How do I handle visa status questions from coworkers during onboarding?

You are not required to share your visa situation with anyone other than HR and your direct manager as needed for scheduling or travel. Most coworkers asking are simply curious, not hostile. A short, confident answer works well — something like "I am on an employer-sponsored work visa" is accurate and complete. You do not need to explain OPT, H-1B cap lotteries, or your green card timeline unless you choose to. If the question comes from a manager regarding upcoming travel or a project timeline, address it directly so they can plan around any restrictions.

What documents should I keep organized as a new international employee?

Keep digital and physical copies of your I-94 arrival record (download from cbp.dhs.gov), your visa stamp, your passport, any EAD card, your I-797 approval notice if on H-1B, and your most recent pay stubs. If on OPT, keep a copy of your OPT authorization letter and your SEVIS record. If on STEM OPT, keep the I-983 training plan signed by your employer. Store everything in at least two separate locations — a cloud drive and an external hard drive or a trusted person's safekeeping. You will need these documents at every border crossing and potentially for any future visa application.

Should I start networking outside my company during the first 90 days?

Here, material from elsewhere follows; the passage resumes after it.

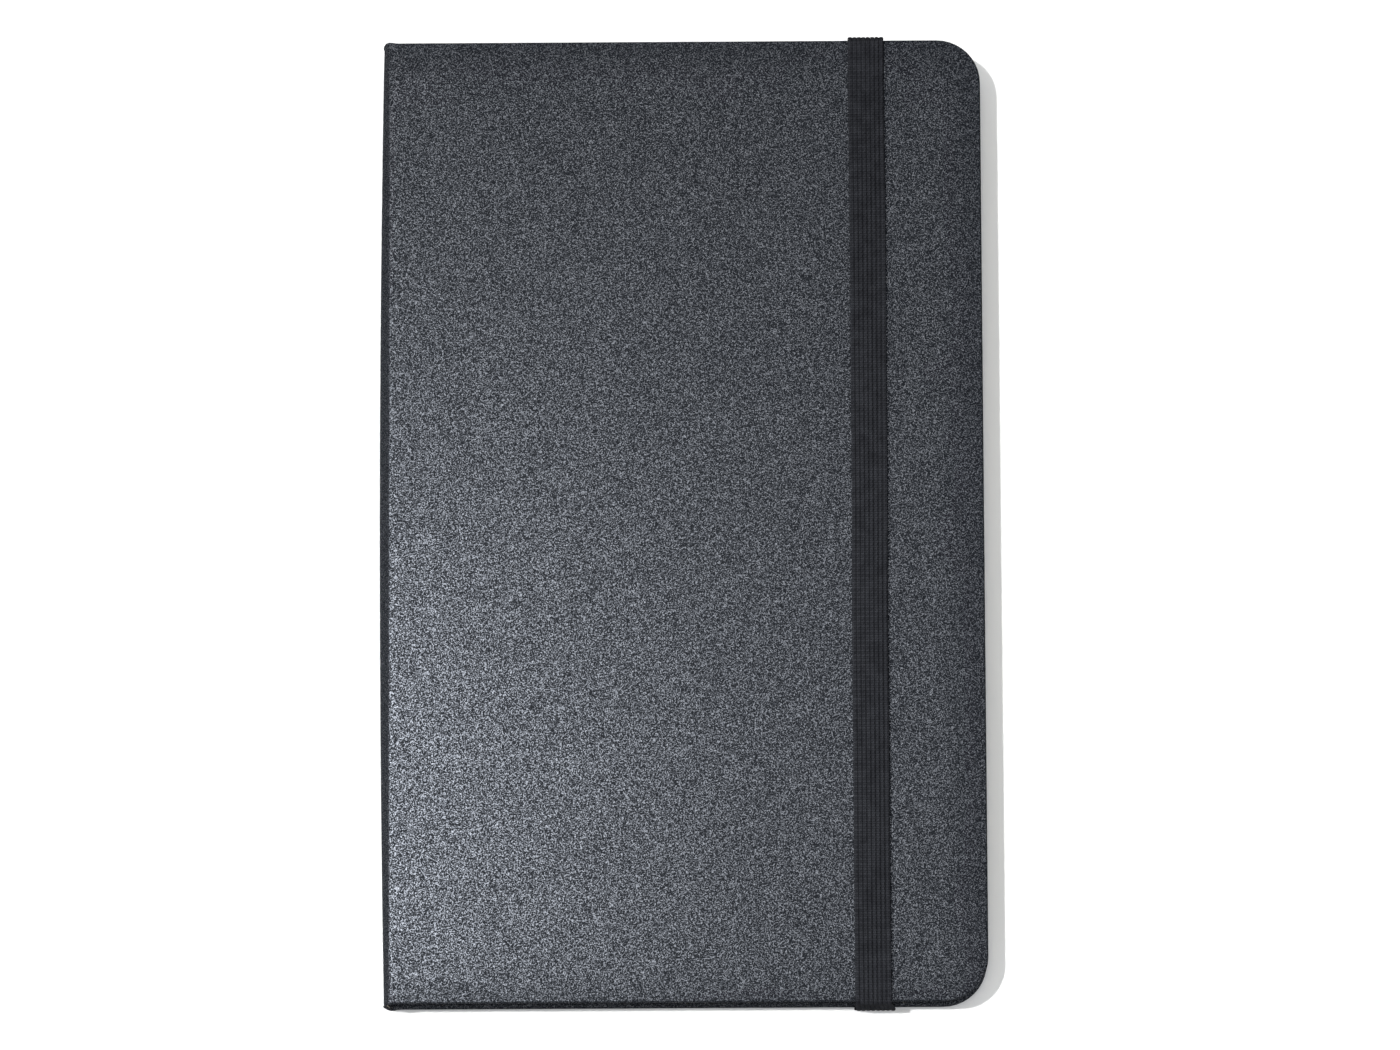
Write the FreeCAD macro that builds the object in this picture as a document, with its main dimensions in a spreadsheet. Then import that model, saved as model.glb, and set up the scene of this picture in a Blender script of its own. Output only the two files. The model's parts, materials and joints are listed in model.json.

Yes, but pace yourself. Your primary goal in the first 90 days is to perform well at the job you have. External networking is useful for building long-term career resilience, and the relationships you build now compound over years. Attend one or two industry meetups per month, connect with former classmates who are already in the industry, and keep your LinkedIn current. This also gives you optionality if the job does not work out — having a network before you need it is always better than scrambling after a layoff notice.